The eyes that are not watching, by the way, at training centers are parents. We think that’s an important part of the process, too, and that can be hard right now in our culture. But we’re trying to use training centers as another means to educate parents. The message is, we think it’s healthier if they don’t watch training, and allow their players to develop independently, just like when they go to school. If the time does come when they’re called into the youth national team, their parents won’t be there — those training sessions are closed to parents. We want to make sure there’s players ready to be independent…It’s also just to minimize distractions, because the sessions are demanding and intense, and when players are stretched, it really requires focus as well. Oftentimes we’ll have to remind people before the session starts, in a very appropriate way, that it’s now closed to parents and we’ll see you at the end…

That’s one of the elements related to why we want to move away from “pay to play.” There’s many other good reasons, but when it’s a “pay to play” model, oftentimes parents feel like they have some say in this.

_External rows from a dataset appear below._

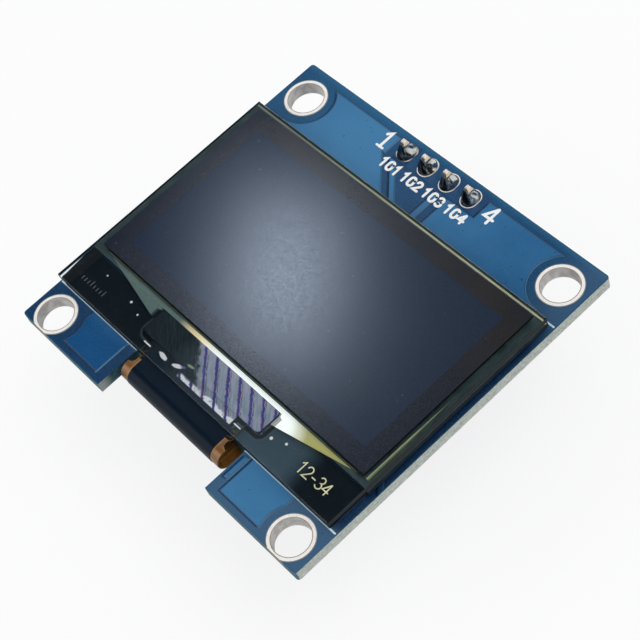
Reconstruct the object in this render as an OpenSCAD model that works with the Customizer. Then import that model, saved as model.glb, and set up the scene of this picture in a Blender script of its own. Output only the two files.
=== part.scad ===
// Small OLED display module: a glass display panel on its carrier board,
// with a flex cable folded through a notch and a four-pin header.
//
// Frame: +Z is the way the display faces, X runs along the header row,
// +Y points to the header edge. The origin is the centre of the four
// mounting holes, on the board's rear face.

/* [Board] */
// Width of the board, along the header
board_w = 35.4; // [34.5:0.1:40]
// Length of the board, from the header edge to the flex edge
board_l = 33.5; // [32.5:0.1:38]
// Thickness of the board
board_t = 1.2; // [0.8:0.1:2]
// Radius of the board's outer corners
board_corner_r = 0.3; // [0.1:0.1:1]
// Width of the notch that the flex cable passes through
notch_w = 14; // [13.2:0.1:16]
// Depth of the notch
notch_depth = 4.25; // [4:0.05:5]
// Radius of the notch's inner corners
notch_corner_r = 0.4; // [0.1:0.1:1]

/* [Mounting holes] */
// Diameter of the plated mounting holes
hole_d = 3.2; // [2.6:0.1:3.4]
// From the board's left and right edges to the holes
hole_side_inset = 2.45; // [2.2:0.05:3]
// From the board's header edge to the upper holes
hole_top_inset = 3.0; // [2.6:0.1:3.4]
// From the board's flex edge to the lower holes
hole_bottom_inset = 1.8; // [1.75:0.05:2.2]
// Width of the plated ring round each hole
hole_ring_w = 0.4; // [0.2:0.05:0.6]
// Wall of the plating inside the holes
plating_t = 0.04; // [0.02:0.01:0.1]
// Height of every copper land above the board's face
land_t = 0.05; // [0.03:0.01:0.1]

/* [Header] */
// Distance between neighbouring pins
pin_pitch = 2.54; // [2.3:0.01:2.8]
// Width of the square pins
pin_w = 0.64; // [0.5:0.01:0.66]
// How far the pins stand above the board
pin_tip_h = 1.7; // [1.5:0.1:3]
// Free length of the pins behind the plastic strip
pin_tail_l = 6; // [3:0.5:12]
// Chamfer at both ends of each pin
pin_chamfer = 0.18; // [0.05:0.01:0.2]
// From the row of pins to the board's header edge
pin_edge_inset = 1.55; // [1.3:0.05:2]
// Depth of the plastic strip, across the row
strip_d = 2.5; // [2.2:0.1:2.9]
// Height of the plastic strip
strip_h = 2.54; // [2:0.1:4]
// Chamfer on the corners of each cell of the strip
strip_chamfer = 0.45; // [0.2:0.05:0.6]
// Diameter of the plated holes for the pins
pin_hole_d = 1.0; // [0.95:0.01:1.1]
// Width of the pads round the pin holes
pin_pad_w = 1.6; // [1.4:0.1:1.8]
// Length of the pads round the pin holes
pin_pad_l = 2.0; // [1.7:0.1:2.3]
// Height of the solder fillets above the pads
solder_h = 1.0; // [0.6:0.1:1.2]
// Radius of the solder fillets at the pads
solder_foot_r = 0.76; // [0.6:0.01:0.79]

/* [Display panel] */
// From the board's left and right edges to the glass
glass_side_gap = 0.45; // [0.2:0.05:0.8]
// From the board's header edge to the glass
glass_top_gap = 6.35; // [6:0.05:6.4]
// From the board's flex edge to the front glass
glass_bottom_gap = 4.15; // [4.1:0.05:4.3]
// How far the front glass reaches beyond the rear glass
ledge_l = 3.9; // [3.8:0.1:4.2]
// Thickness of the front glass
front_glass_t = 0.65; // [0.5:0.05:1]
// Thickness of the rear glass
rear_glass_t = 0.55; // [0.5:0.05:1]
// Thickness of the tape that holds the panel to the board
tape_t = 0.25; // [0.25:0.05:1]
// From the rear glass's edge to the tape
tape_inset = 1.0; // [0:0.1:4]
// Thickness of the glue seam between the sheets of glass
seal_t = 0.05; // [0.05:0.01:0.1]
// Width of the glue seam
seal_w = 1.2; // [0.8:0.1:1.6]
// Depth of the hollow in the rear glass
hollow_depth = 0.3; // [0.2:0.01:0.35]
// Thickness of the drying sheet in the hollow
drying_sheet_t = 0.15; // [0.05:0.01:0.18]
// From the hollow's wall to the drying sheet
drying_sheet_inset = 1.0; // [0.1:0.1:5]

/* [Picture] */
// From the front glass's left edge to the polarizer
polarizer_left = 0.95; // [0.5:0.05:1]
// From the front glass's right edge to the polarizer
polarizer_right = 0.8; // [0.5:0.05:1]
// From the front glass's upper edge to the polarizer
polarizer_top = 0.6; // [0.3:0.05:1]
// From the ledge to the polarizer
polarizer_bottom = 0.6; // [0.3:0.05:1]
// Thickness of the polarizer
polarizer_t = 0.2; // [0.1:0.01:0.3]
// From the front glass's left edge to the active area
active_left = 2.66; // [2:0.01:3]
// From the front glass's right edge to the active area
active_right = 2.42; // [2:0.01:3]
// From the front glass's upper edge to the active area
active_top = 2.2; // [1.7:0.01:2.5]
// From the ledge to the active area
active_bottom = 2.2; // [1.7:0.01:2.5]
// Thickness of the light-emitting layer
active_t = 0.03; // [0.01:0.01:0.04]

/* [Ledge] */
// From the glass's left and right edges to the fan-out
fan_side = 4.05; // [0.5:0.05:6]
// Height of the fan-out's slanted part
fan_slant_l = 1.2; // [0.8:0.1:1.8]
// Thickness of the fan-out
fan_t = 0.05; // [0.05:0.01:0.09]
// Gap between the rear glass and the flex head
head_gap = 0.1; // [0.05:0.05:0.3]
// From the flex head's left and right edges to the driver chip
chip_side = 1.2; // [0.4:0.1:3]
// Length of the driver chip, across the ledge
chip_l = 1.2; // [0.8:0.1:1.8]
// Thickness of the driver chip
chip_t = 0.35; // [0.2:0.05:0.4]
// From the ledge's left and right ends to the black pad behind it
ledge_pad_side = 0.35; // [0.1:0.05:2]
// From the ledge's lower edge and the rear glass to the black pad
ledge_pad_gap = 0.1; // [0.05:0.05:0.3]

/* [Flex cable] */
// Thickness of the flex cable
flex_t = 0.12; // [0.08:0.01:0.16]
// Clearance of the flex cable in the notch, at each side
flex_side_gap = 0.75; // [0.1:0.05:1]
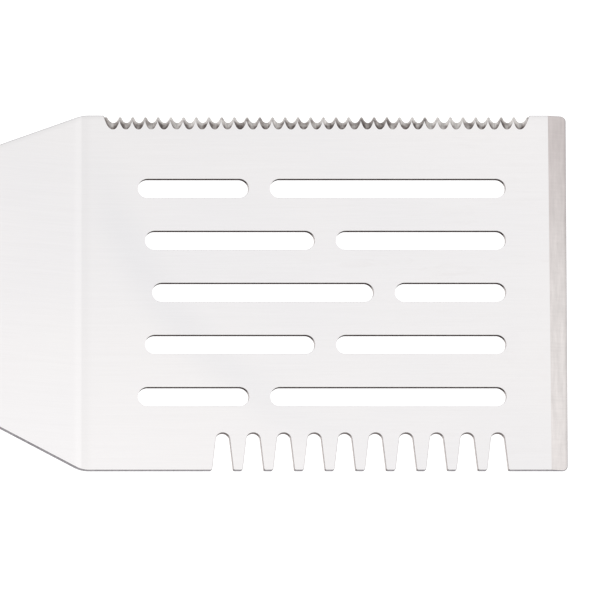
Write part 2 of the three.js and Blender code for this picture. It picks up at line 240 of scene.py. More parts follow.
def rounded_path(corners):
    """The closed path through corners (x, y, radius), each radius turned as an arc."""
    path = []
    for i, (x, y, radius) in enumerate(corners):
        corner = Vector((x, y))
        if not radius:
            path.append(corner)
            continue
        back = (Vector(corners[i - 1][:2]) - corner).normalized()
        ahead = (Vector(corners[(i + 1) % len(corners)][:2]) - corner).normalized()
        half = back.angle(ahead) / 2
        centre = corner + (back + ahead).normalized() * (radius / sin(half))
        start = corner + back * (radius / tan(half)) - centre
        turn = copysign(pi - 2 * half, -back.cross(ahead))
        facets = max(2, ceil(abs(turn) / ARC_STEP))
        path += [centre + Matrix.Rotation(turn * k / facets, 2) @ start for k in range(facets + 1)]
    return path


def inward_normals(path):
    """At each point of a path with material on its left, the step that insets both sides by 1."""
    normals = []
    for i, point in enumerate(path):
        before = (point - path[i - 1]).normalized()
        after = (path[(i + 1) % len(path)] - point).normalized()
        left = Vector((-before.y - after.y, before.x + after.x)).normalized()
        mitre = max(left.dot(Vector((-after.y, after.x))), LEAST_MITRE)
        normals.append(left / mitre)
    return normals


# ---- The blade ----

FACE, SLOT, EDGE, GULLET, GRIND = range(5)  # the blade's materials


def off_centre(x):
    """How far x is ahead of the middle of its gullet, as a share of half the gullet's width there."""
    middle = GULLET_FIRST + GULLET_PITCH * round((x - GULLET_FIRST) / GULLET_PITCH)
    middle = min(max(middle, GULLET_FIRST), GULLET_LAST)
    outside = x < GULLET_FIRST or x > GULLET_LAST
    half = GULLET_PITCH / 2 * (END_FLARE if outside else 1)
    return (x - middle) / half


def painted_gullet_streaks(x):
    """How much painted shade the wall has at x: in two streaks, up each gullet's rear side and ahead of its
    middle.
    """
    return 1 - BRIGHTEST * (1 - sin(2 * pi * (off_centre(x) - STREAK_AHEAD))) / 2


def gullet_edge(x, size):
    """The serrated edge at x, from the curve of the nearest gullet."""
    depth, curve = size
    distance = abs(off_centre(x)) * GULLET_PITCH / 2
    return HEAD_WIDTH / 2 + min(0, curve * distance**GULLET_POWER - depth)


def serration_stations():
    """Places along the serrated edge, from its front end to its rear end."""
    half = GULLET_PITCH / 2
    ends = [
        END_FLARE * (depth / curve) ** (1 / GULLET_POWER) for depth, curve in (GULLET_UNDERSIDE, GULLET_TOP)
    ]
    flank = ends + [half + (ends[1] - half) * k / FLARE_SAMPLES for k in range(1, FLARE_SAMPLES)]
    steps = GULLET_COUNT * GULLET_SAMPLES
    stations = [GULLET_FIRST - half + GULLET_PITCH * k / GULLET_SAMPLES for k in range(steps + 1)]
    stations += [GULLET_FIRST - distance for distance in flank]
    stations += [GULLET_LAST + distance for distance in flank]
    return sorted(stations, reverse=True)


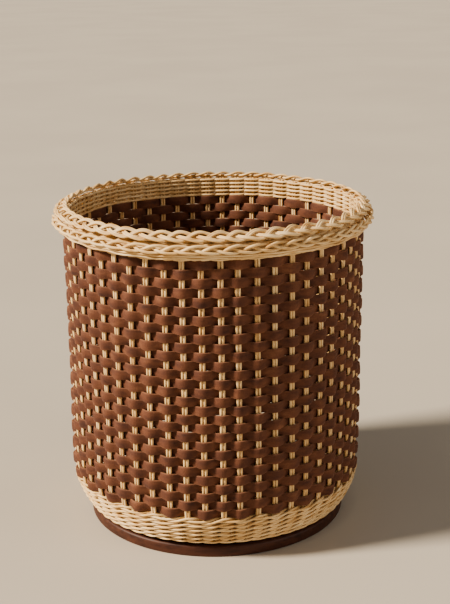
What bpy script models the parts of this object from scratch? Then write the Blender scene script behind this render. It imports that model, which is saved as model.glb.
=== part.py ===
"""Round open storage bin, woven by hand from flat leather straps over paired reeds.

The wall stands on upright stakes. Each stake is a pair of thin round reeds side by side, and each
long pair is bent into a U that makes two neighbouring stakes. The bottom of the U is a hairpin,
held between the round foot board and the panel on top of it. A band of woven reed stands at the
foot of the wall, then the strap rows, each one strap passing outside one stake and inside the
next, then a second band of reed, and a plaited border over the ends of the stakes.

Units are metres, +Z is up, the bin stands on z = 0 and its axis is the Z axis. The front of the
bin faces -Y. Angles round the wall are measured from the front towards +X.
"""

import math

import bmesh
import bpy

# ---------------------------------------------------------------- driving sizes

STAKE_LOOPS = 26  # each U-shaped loop makes two stakes
STAKE_PHASE = math.radians(2.2)  # where the first stake stands, from the front
STRAP_ROWS = 29

REED_DIAMETER = 0.0031  # one reed of a stake
STRAP_WIDTH = 0.0095
STRAP_THICKNESS = 0.0018
ROW_GAP = 0.0006  # between one strap row and the next
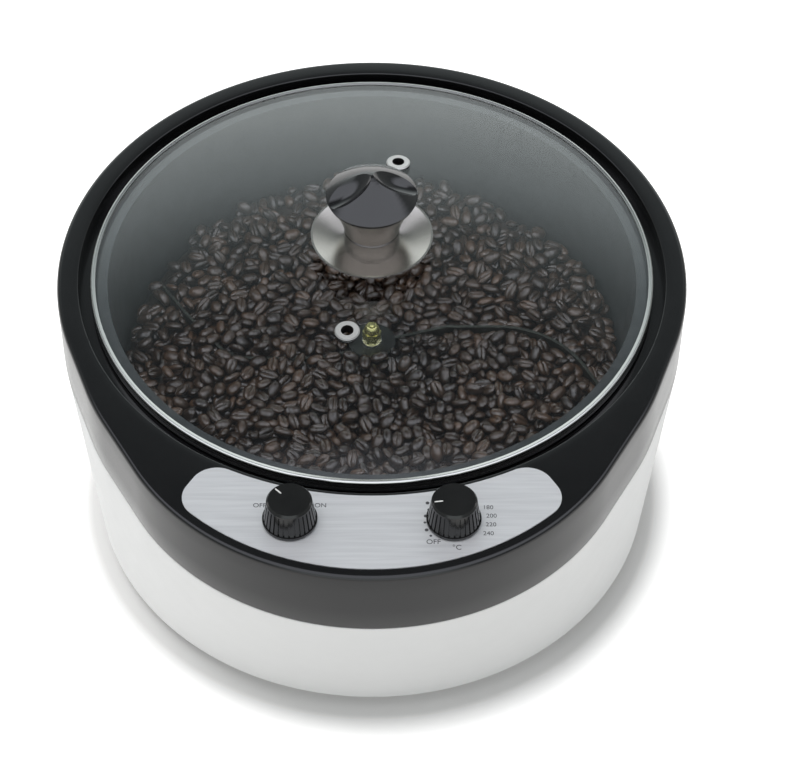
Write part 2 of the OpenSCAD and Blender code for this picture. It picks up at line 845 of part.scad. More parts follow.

And we need to recognize that the intentions are good and it’s out of love, but the best environments are when players can learn independently.

PSW: Do you see certain characteristics in players coming from the D.C. region, compared to other parts of the country?

TP:
 We know D.C. has a strong reputation for player development, that this is one of the major markets for us to continue to evaluate and track and identify players. Because there’s a really strong history of youth national team and even senior national team players. However, like the rest of the country right now, we continue to focus and get a better balance on placing development over winning in the youth game. And recognize that the defensive approach to playing doesn’t develop players. So we’d like to see more attacking style of play from all the club teams, across the country. Baltimore/D.C. is not separate from that issue. That’s our challenge right now.